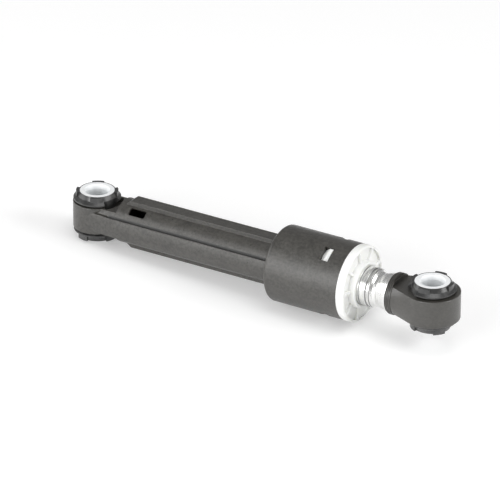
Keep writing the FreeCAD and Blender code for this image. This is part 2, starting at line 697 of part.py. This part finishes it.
def make_bush(doc, z, label, place, lug_turn):
    """Rubber bush with an undercut flange over each edge of the eye and lugs at each end.

    Both flanges are open between the last lug and the first.
    """
    body = new_body(doc, label, place)
    body.Placement = Placement(Vector(0, 0, 0), Rotation(Vector(0, 0, 1), 1))
    body.setExpression("Placement.Rotation.Angle", lug_turn.formula)

    bore = z.sleeve_radius + z.running_gap
    middle = z.eye_bore_radius - z.seat_gap
    seat = z.half_eye + z.seat_gap
    seat_radius = z.eye_bore_radius + z.bush_seat
    flange_radius = z.eye_bore_radius + z.bush_flange
    rim_foot = seat + z.bush_undercut
    rim_top = rim_foot + z.bush_flange_rim
    neck_radius = z.sleeve_radius + z.bush_foot
    rim_radius = z.sleeve_radius + z.bush_rim
    lug_foot = z.half_sleeve - z.lug_height
    profile = new_sketch(body, "profile", "XZ_Plane")
    draw_polygon(profile, (
        (bore, -z.half_sleeve),
        (rim_radius, -z.half_sleeve),
        (neck_radius, -lug_foot),
        (flange_radius, -rim_top),
        (flange_radius, -rim_foot),
        (seat_radius, -seat),
        (middle, -seat),
        (middle, seat),
        (seat_radius, seat),
        (flange_radius, rim_foot),
        (flange_radius, rim_top),
        (neck_radius, lug_foot),
        (rim_radius, z.half_sleeve),
        (bore, z.half_sleeve),
    ))
    turned(body, "wall", profile, axis="V_Axis")

    half_pitch = 180 / z.lug_count
    gap_radius = (neck_radius + seat_radius) / 2
    gap = new_sketch(body, "flange_gap_outline", "XY_Plane", spin=-half_pitch)
    draw_ring_sector(gap, gap_radius, flange_radius + z.bush_flange, z.flange_gap)
    pocket(body, "flange_gaps", gap, z.sleeve_length, both_ways=True)

    lug_inner = (bore + rim_radius) / 2
    lug_radius = z.sleeve_radius + z.lug_reach
    sink = z.lug_height / 2
    upper = new_sketch(body, "upper_lug_outline", "XY_Plane", lift=lug_foot - sink)
    draw_ring_sector(upper, lug_inner, lug_radius, z.lug_half_angle)
    upper_lug = pad(body, "upper_lug", upper, z.lug_height + sink)
    round_pattern(body, "upper_lugs", upper_lug, "Z_Axis", z.lug_count)

    lower = new_sketch(
        body, "lower_lug_outline", "XY_Plane", lift=sink - lug_foot, spin=half_pitch
    )
    draw_ring_sector(lower, lug_inner, lug_radius, z.lug_half_angle)
    lower_lug = pad(body, "lower_lug", lower, z.lug_height + sink, reverse=True)
    round_pattern(body, "lower_lugs", lower_lug, "Z_Axis", z.lug_count)
    return body


def make_sleeve(doc, z, label, place):
    """Plastic sleeve that takes the mounting pin, with a funnel mouth at each end."""
    body = new_body(doc, label, place)
    mouth_radius = z.pin_radius + z.pin_mouth_flare
    funnel = z.half_sleeve - z.pin_mouth_depth
    profile = new_sketch(body, "profile", "XZ_Plane")
    draw_polygon(profile, (
        (z.pin_radius, -funnel),
        (mouth_radius, -z.half_sleeve),
        (z.sleeve_radius, -z.half_sleeve),
        (z.sleeve_radius, z.half_sleeve),
        (mouth_radius, z.half_sleeve),
        (z.pin_radius, funnel),
    ))
    turned(body, "wall", profile, axis="V_Axis")
    return body


def locking_groove(z, surface, end):
    """The corners of the tube's locked end, from inside to outside of the damper.

    surface is the radius of the plain tube, outside or inside, and end is where the tube ends.
    """
    middle = end - z.lock_foot
    half = z.lock_width / 2
    half_floor = half - z.lock_slope
    floor = surface - z.lock_depth
    return (
        (middle - half, surface),
        (middle - half_floor, floor),
        (middle + half_floor, floor),
        (middle + half, surface - z.flare_depth),
        (end, surface + z.flare_lift),
    )


def make_plunger_tube(doc, z):
    """Steel tube with a rolled neck for the guide, a locking groove and a flared end."""
    body = new_body(doc, "plunger_tube", z.tube_start)
    end = z.tube_length
    neck_start = z.tube_lip
    neck_end = z.tube_lip + z.guide_seat_length
    mark = end - z.mark_foot
    half_mark = z.mark_width / 2

    def wall(surface, mark_depth):
        neck = surface - z.guide_seat_depth
        return (
            (0, surface),
            (neck_start - z.roll_slope, surface),
            (neck_start, neck),
            (neck_end, neck),
            (neck_end + z.roll_slope, surface),
            (mark - half_mark, surface),
            (mark - half_mark + z.roll_slope, surface - mark_depth),
            (mark + half_mark - z.roll_slope, surface - mark_depth),
            (mark + half_mark, surface),
        ) + locking_groove(z, surface, end)

    outside = wall(z.tube_radius, z.mark_depth)
    inside = wall(z.tube_inner_radius, 0)
    plain_inside = inside[:5] + inside[9:]
    profile = new_sketch(body, "profile", "XZ_Plane")
    draw_polygon(profile, outside + plain_inside[::-1])
    turned(body, "tube", profile)
    return body


def make_tube_guide(doc, z):
    """Split plastic ring in the tube's rolled neck, which runs in the barrel's bore."""
    body = new_body(doc, "tube_guide", z.tube_start + z.tube_lip + z.guide_play)
    inner = z.tube_radius - z.guide_seat_depth + z.running_gap
    outer = z.bore_radius - z.running_gap
    length = z.guide_seat_length - 2 * z.guide_play

    profile = new_sketch(body, "profile", "XZ_Plane")
    draw_polygon(profile, ((0, inner), (0, outer), (length, outer), (length, inner)))
    turned(body, "ring", profile)

    split = new_sketch(body, "split_outline", "XY_Plane")
    half = z.guide_split / 2
    draw_polygon(split, ((0, -half), (length, -half), (length, half), (0, half)))
    pocket(body, "split", split, z.bore_radius)
    return body


def make_rod_end(doc, z):
    """Eye, neck, collar and hollow stem of the plunger's end, moulded into the tube."""
    body = new_body(doc, "rod_end", z.eye_spacing)
    collar = -z.collar_to_eye
    collar_end = collar + z.collar_width
    tube_end = collar - z.collar_gap
    stem_start = tube_end - z.stem_length
    groove = z.collar_groove
    land = (z.collar_width - 2 * groove) / 3
    locked = locking_groove(z, z.stem_radius, tube_end)

    stem = new_sketch(body, "stem_profile", "XZ_Plane")
    draw_polygon(stem, (
        (stem_start, z.stem_bore_radius),
        (stem_start, z.stem_radius),
    ) + locked + (
        (collar, locked[-1][1]),
        (collar, z.collar_radius),
        (collar + land, z.collar_radius),
        (collar + land, z.collar_radius - groove),
        (collar + land + groove, z.collar_radius - groove),
        (collar + land + groove, z.collar_radius),
        (collar_end - land - groove, z.collar_radius),
        (collar_end - land - groove, z.collar_radius - groove),
        (collar_end - land, z.collar_radius - groove),
        (collar_end - land, z.collar_radius),
        (collar_end, z.collar_radius),
        (collar_end, 0),
        (collar - z.stem_bottom, 0),
        (collar - z.stem_bottom, z.stem_bore_radius),
    ))
    turned(body, "stem_and_collar", stem)

    shoulder = new_sketch(body, "shoulder_outline", "XZ_Plane")
    for height in (z.shoulder_height, -z.shoulder_height):
        limit_height = z.collar_radius if height.number > 0 else -z.collar_radius
        draw_polygon(shoulder, (
            (collar_end - land, height),
            (collar_end, height),
            (collar_end, limit_height),
            (collar_end - land, limit_height),
        ))
    pocket(body, "shoulder_flats", shoulder, 2 * z.collar_radius, both_ways=True)

    ring = new_sketch(body, "eye_outline", "XY_Plane")
    draw_circle(ring, z.rod_eye_radius)
    eye = pad(body, "eye", ring, z.eye_height, both_ways=True)
    eye = round_edges(
        body, "eye_edges", eye, z.eye_edge_round,
        lambda edge: is_ring_edge(edge, z.rod_eye_radius.number, z.half_eye.number),
    )

    touch_x, touch_y = tangent_point(z.rod_eye_radius, collar_end, z.neck_foot_radius)
    neck_foot = new_sketch(body, "neck_foot", "YZ_Plane", lift=collar_end)
    draw_flat_sided_disc(neck_foot, z.neck_foot_radius, z.half_eye)
    neck_top = new_sketch(body, "neck_top", "YZ_Plane", lift=touch_x)
    draw_polygon(neck_top, (
        (touch_y, -z.half_eye),
        (touch_y, z.half_eye),
        (-touch_y, z.half_eye),
        (-touch_y, -z.half_eye),
    ))
    neck = body.newObject("PartDesign::AdditiveLoft", "neck")
    neck.Profile = neck_foot
    neck.Sections = [neck_top]
    neck.Ruled = True

    eye_bore = new_sketch(body, "eye_bore_outline", "XY_Plane")
    draw_circle(eye_bore, z.eye_bore_radius)
    pocket(body, "eye_bore", eye_bore, z.eye_height, both_ways=True)
    return body


def tangent_point(radius, across, up):
    """Where a line from a point outside a circle about the origin touches that circle.

    The point lies above the X axis, and so does the touching point that is given.
    """
    far = across * across + up * up
    height = root(far - radius * radius)
    side = radius * height / far
    return (
        radius * radius * across / far + side * up,
        radius * radius * up / far - side * across,
    )


def is_sound(item):
    if "Invalid" in item.State or "Error" in item.State:
        return False
    return not hasattr(item, "Shape") or not item.Shape.isNull()


def main():
    doc = FreeCAD.newDocument("friction_damper")
    sheet = Sheet(doc)
    doc.recompute()
    follow(sheet)
    origin = Size(0)
    sub_parts = (
        make_housing(doc, sheet),
        make_end_cap(doc, sheet),
        make_friction_lining(doc, sheet),
        make_bush(doc, sheet, "housing_bush", origin, sheet.housing_lug_turn),
        make_sleeve(doc, sheet, "housing_sleeve", origin),
        make_plunger_tube(doc, sheet),
        make_tube_guide(doc, sheet),
        make_rod_end(doc, sheet),
        make_bush(doc, sheet, "rod_bush", sheet.eye_spacing, sheet.rod_lug_turn),
        make_sleeve(doc, sheet, "rod_sleeve", sheet.eye_spacing),
    )
    doc.recompute()

    for item in doc.Objects:
        if not is_sound(item):
            raise RuntimeError("%s did not recompute: %s" % (item.Name, item.State))
    for part in sub_parts:
        if not part.Shape.isValid() or len(part.Shape.Solids) != 1:
            raise RuntimeError("%s is not one valid solid" % part.Label)

    os.makedirs("parts", exist_ok=True)
    for part in sub_parts:
        part.Shape.exportStep("parts/%s.step" % part.Label)
        print("%-16s %9.1f mm3" % (part.Label, part.Shape.Volume))


main()
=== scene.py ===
import json
import math

import bpy
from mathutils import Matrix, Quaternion, Vector


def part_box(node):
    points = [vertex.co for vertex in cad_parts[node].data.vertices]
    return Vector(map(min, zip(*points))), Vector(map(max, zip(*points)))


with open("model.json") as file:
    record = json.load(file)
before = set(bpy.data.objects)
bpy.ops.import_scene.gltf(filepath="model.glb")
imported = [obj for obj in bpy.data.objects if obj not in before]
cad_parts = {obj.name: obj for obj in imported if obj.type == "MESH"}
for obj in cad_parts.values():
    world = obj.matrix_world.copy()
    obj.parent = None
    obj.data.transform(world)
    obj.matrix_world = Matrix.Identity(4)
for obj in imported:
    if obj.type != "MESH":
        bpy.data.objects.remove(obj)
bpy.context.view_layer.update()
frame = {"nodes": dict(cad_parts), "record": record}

MM = 0.001
PER_MM = 1000.0

# The photograph's camera: angles in degrees, distance and aim in metres, lens and
# sensor in millimetres.
CAMERA_AZIMUTH = 31.36
CAMERA_ELEVATION = 26.4
CAMERA_ROLL = 0.12
CAMERA_DISTANCE = 2.263
CAMERA_AIM = Vector((0.08227, 0.0, 0.00162))
CAMERA_LENS = 360.0
CAMERA_SENSOR = 36.0

# The paper under the damper: its grey level, its glow to the camera, its side in metres.
FLOOR_LEVEL = 0.82
FLOOR_GLOW = 0.262
FLOOR_SIZE = 6.0

# Light from all round, and softboxes: name, azimuth and elevation in degrees, distance
# and width in metres, power in watts.
SKY_LIGHT = 0.32
LAMPS = (
    ("front_softbox", -5.0, 16.0, 1.6, 0.95, 16.0),
    ("left_softbox", -60.0, 22.0, 1.6, 1.0, 8.2),
    ("right_softbox", 100.0, 22.0, 1.6, 0.9, 14.0),
    ("top_softbox", 60.0, 75.0, 1.5, 0.9, 5.6),
)

# Places along the damper from the housing's eye, in millimetres.
EYE_SPACING = 177.0
GUTTER_START = 12.5
CUFF_START = 99.5
CUFF_END = 139.0
ROLLED_START = 143.0
# Rings on the tube's rolled end: dented, and darkened with painted shade; the first is a
# painted shadow where the tube leaves the cap.
PAINTED_SHADE_RINGS = (144.1, 147.5, 149.4)
# Places off the damper's axis or the pin's, in millimetres.
GUTTER_SIDE = 11.1
GUTTER_TOP = 4.7
SLEEVE_BORE = 5.0
SLEEVE_FLARE = 1.0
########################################
**SET TASK**
Within the listing above, extract exactly the lines from the line with "for item in" to the line with "FLOOR_SIZE = 6.0", the two named lines included, and no others.

**EXERCISE OUTPUT**
    for item in doc.Objects:
        if not is_sound(item):
            raise RuntimeError("%s did not recompute: %s" % (item.Name, item.State))
    for part in sub_parts:
        if not part.Shape.isValid() or len(part.Shape.Solids) != 1:
            raise RuntimeError("%s is not one valid solid" % part.Label)

    os.makedirs("parts", exist_ok=True)
    for part in sub_parts:
        part.Shape.exportStep("parts/%s.step" % part.Label)
        print("%-16s %9.1f mm3" % (part.Label, part.Shape.Volume))


main()
=== scene.py ===
import json
import math

import bpy
from mathutils import Matrix, Quaternion, Vector


def part_box(node):
    points = [vertex.co for vertex in cad_parts[node].data.vertices]
    return Vector(map(min, zip(*points))), Vector(map(max, zip(*points)))


with open("model.json") as file:
    record = json.load(file)
before = set(bpy.data.objects)
bpy.ops.import_scene.gltf(filepath="model.glb")
imported = [obj for obj in bpy.data.objects if obj not in before]
cad_parts = {obj.name: obj for obj in imported if obj.type == "MESH"}
for obj in cad_parts.values():
    world = obj.matrix_world.copy()
    obj.parent = None
    obj.data.transform(world)
    obj.matrix_world = Matrix.Identity(4)
for obj in imported:
    if obj.type != "MESH":
        bpy.data.objects.remove(obj)
bpy.context.view_layer.update()
frame = {"nodes": dict(cad_parts), "record": record}

MM = 0.001
PER_MM = 1000.0

# The photograph's camera: angles in degrees, distance and aim in metres, lens and
# sensor in millimetres.
CAMERA_AZIMUTH = 31.36
CAMERA_ELEVATION = 26.4
CAMERA_ROLL = 0.12
CAMERA_DISTANCE = 2.263
CAMERA_AIM = Vector((0.08227, 0.0, 0.00162))
CAMERA_LENS = 360.0
CAMERA_SENSOR = 36.0

# The paper under the damper: its grey level, its glow to the camera, its side in metres.
FLOOR_LEVEL = 0.82
FLOOR_GLOW = 0.262
FLOOR_SIZE = 6.0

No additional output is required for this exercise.